Thursday, April 15, 2010

The Untaxed Tax Protesters

The ironic statistic du jour is that, despite Tea Party howling, 47 percent of American families are paying no federal taxes on their income this year.

Most are households with young children and (pace the white-haired, red-faced ragers at rallies) the elderly, benefiting from Obama-sponsored stimulus measures, most notably a 2009 reprieve from mandatory withdrawals from their pension plans.

As instant-gratification Baby Boomers begin to qualify for retirement, much older members of that group may see their surge of anti-government feeling as owing more to an exaggerated sense of entitlement than the loudly proclaimed Tea Party yearning for a more pristine past.

The really elderly remember a post-World War II era, presided over by a popular Republican in the White House, when the top tax bracket was 84 percent rather than today's 35, with no public outcry.

The only audible grumbling came from those New Yorker cartoon figures in upper-crust men's clubs and, on one occasion, John Wayne, the celluloid cowboy, whom I told, "If I were getting that many millions of dollars for making faces at cameras, I wouldn't complain about giving most of it back to people who buy tickets to see me do it."

But those were other days, when mainstream patriotism was about loving America rather than hating other Americans in a time when most of those elected to serve in Washington were working against prejudice rather than stoking it for political gain.

There won't be any easy escape from today's economic distress and soaring budget deficits, which will require tradeoffs and sacrifices, but putting on Colonial hats and holding public temper tantrums in Washington and elsewhere only obstruct the hard choices that will have to be made, no matter which party is in power.

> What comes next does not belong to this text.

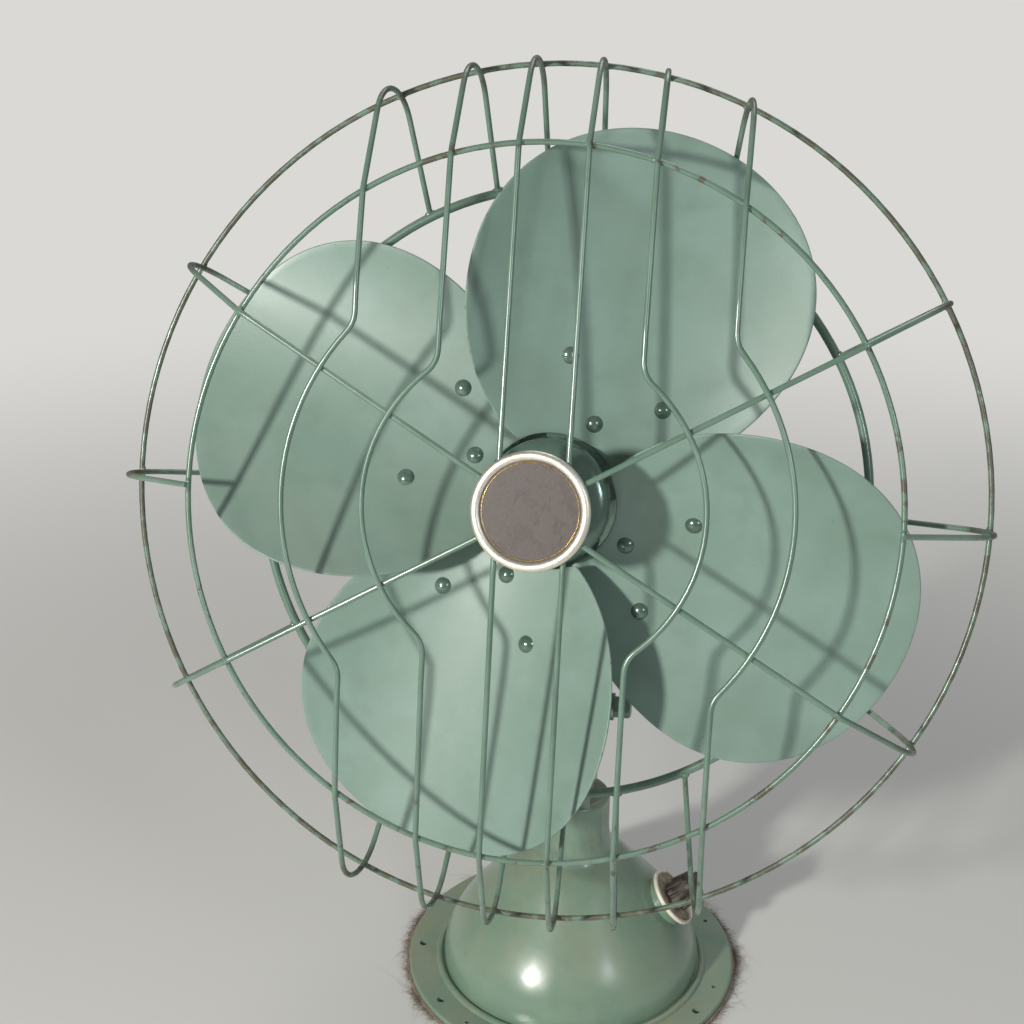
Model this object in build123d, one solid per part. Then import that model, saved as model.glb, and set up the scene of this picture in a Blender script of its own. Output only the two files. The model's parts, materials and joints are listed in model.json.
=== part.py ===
from build123d import *
from math import acos, atan2, cos, degrees, pi, radians, sin, sqrt
import os

# Electric desk fan with a welded wire guard. Millimetres. The base's upright axis is Z, the table
# is Z = 0, and the fan faces -Y with its head tilted up. Three frames are used:
#   base frame    the part's own frame
#   swivel frame  origin at the tilt bolt, Z up along the oscillation axis
#   spin frame    origin at the guard's widest ring, Y along the spin axis, towards the back

# ---- where the head stands ----
HINGE_HEIGHT = 193.0          # tilt bolt above the table
TILT_UP = 17.5                # degrees, head's resting tilt
HEAD_REACH = 133.9            # oscillation axis to the guard's widest ring, along the spin axis
HEAD_RISE = 138.0             # tilt bolt to the spin axis, along the oscillation axis
SPIN_OFFSET = 5.75            # spin axis beside the oscillation axis

# ---- fits ----
RUNNING_CLEARANCE = 0.05      # radial, shafts and pins in their bores
FREE_GAP = 0.4                # between faces that pass each other
WELD_SINK = 0.2               # how far welded wires sink into each other

# ---- guard ----
WIRE_R = 1.5
REAR_RING_WIRE_R = 2.5
OUTER_RING_R = 230.0
FRONT_RING_R = 183.0
FRONT_RING_Y = -53.7
REAR_RING_R = 170.0
REAR_RING_Y = 35.5
CENTRE_WIRE_X = 17.6
MIDDLE_WIRE_X = 51.6
SIDE_WIRE_X = 95.8
MIDDLE_ARC_R = 87.5           # middle wires bow round the badge at this radius
SIDE_ARC_R = 130.5
ARC_BEND_R = 15.0             # bend between a wire's straight run and its bow
RUN_BEND_R = 40.0             # gentle bends of the front runs
FRONT_BEND_R = 9.0            # bend over the front ring
HAIRPIN_BEND_R = 25.0         # bend inside the outer ring
HAIRPIN_RING_ANGLE = 62.0     # from straight back to the side where the bend meets the outer ring
REAR_LEG_SHARE = 0.84         # a wire's sideways place on the rear ring against its front run
SPOKE_ANGLE = 30.0            # above and below level, on both sides
SPOKE_START_R = 25.0
STRUT_WIDTH = 12.0
STRUT_THICK = 2.5
STRUT_ANGLES = (45, 135, 225, 315)
STRUT_SCREW_REACH = 42.0
STRUT_TAB_R = 35.0
STRUT_SCREW_R = 2.0
STRUT_SCREW_HEAD_R = 4.0
STRUT_SCREW_HEAD = 2.4
STRUT_SCREW_LENGTH = 9.0

# ---- badge ----
BADGE_R = 30.5
BADGE_RIM_WIDTH = 4.6
BADGE_PLATE_THICK = 1.5
BADGE_RIM_HEIGHT = 3.2
BADGE_WIRE_Y = -62.5          # centres of the wires behind the badge
BADGE_CLAMP_R = 26.5
BADGE_CLAMP_THICK = 2.0
BADGE_RIVET_R = 2.0
BADGE_RIVET_REACH = 9.0       # rivets above and below the centre, between the wires

# ---- blades ----
BLADE_COUNT = 4
BLADE_ANGLE = 74.7            # first blade's rulings, from level
BLADE_THICK = 1.4
BLADE_CURVE_R = 172.0         # radius of the bent sheet
BLADE_CREST_V = -50.0         # sheet is square to the axis here, across the rulings
BLADE_CREST_Y = 8.5           # front face there
LOBE_U = 113.7                # lobe centre, along and across the rulings
LOBE_V = -12.9
LOBE_R = 90.0
LOBE_OVAL = 3.3               # lobe is drawn out by this much along LOBE_OVAL_ANGLE
LOBE_OVAL_ANGLE = -12.5
LOBE_EGG = 2.4                # and blunter towards LOBE_EGG_ANGLE
LOBE_EGG_ANGLE = 49.2
LOBE_POINTS = 20
BLADE_ROOT_R = 36.5

# ---- hub and spider ----
SHAFT_R = 4.0
HUB_R = 34.0
HUB_WALL = 1.6
HUB_FRONT_Y = -7.0            # rim of the dome
HUB_BACK_Y = 17.0
HUB_DOME = 11.0               # how far the dome stands forward of its rim
HUB_NOSE_R = 9.0
ARM_THICK = 2.2
ARM_HALF_WIDTH = 30.0
ARM_LENGTH = 90.0
RIVETS = ((77.5, 13.4), (65.0, -41.5), (46.5, -9.6))
RIVET_HEAD_R = 4.7
RIVET_HEAD_HEIGHT = 2.4
RIVET_SHANK_R = 2.0
BUSH_R = 11.0
BUSH_FRONT_Y = -14.0
BUSH_BACK_Y = 26.0
SET_SCREW_R = 2.0

# ---- motor ----
MOTOR_R = 62.0
MOTOR_WALL = 3.0
MOTOR_FACE_Y = 62.0
MOTOR_SPLIT_Y = 126.0
MOTOR_BACK_Y = 184.0
MOTOR_SHOULDER_R = 52.0       # flat part of both end faces
BEARING_NOSE_R = 15.0
BEARING_NOSE_Y = 48.0
BEARING_R = 9.0
BEARING_LENGTH = 18.0
STATOR_IN_R = 38.0
STATOR_LENGTH = 46.0
WINDING_IN_R = 41.0
WINDING_OUT_R = 55.0
WINDING_LENGTH = 15.0
ROTOR_GAP = 0.5
ROTOR_END_RING = 7.0
ROTOR_HUB_R = 12.0
VENT_COUNT = 12
VENT_WIDTH = 5.0
VENT_LENGTH = 22.0
TIE_BOLT_R = 2.5
TIE_BOLT_REACH = 47.0         # tie bolts from the spin axis
TIE_BOLT_ANGLES = (0, 90, 180, 270)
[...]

It would be encouraging to see Mitch McConnell, John Boehner et al getting involved in that process rather than trying to hold the government hostage to public anger. As they talk about a new "Contract With America," they may want to remember that the first in the 1990s did not work out too well for Newt Gingrich and his gang.

4 comments:

  1. JSpencer6:29 PM

    Excellent post Robert. As usual you hit the nail smack on the head. Somewhere there has to be a kernel of reason in the minds of even the most irate partisans, and they badly need to get in touch with it. As you suggest, history is a guide and is an excellent informer of what are useful sensibilities... and what aren't.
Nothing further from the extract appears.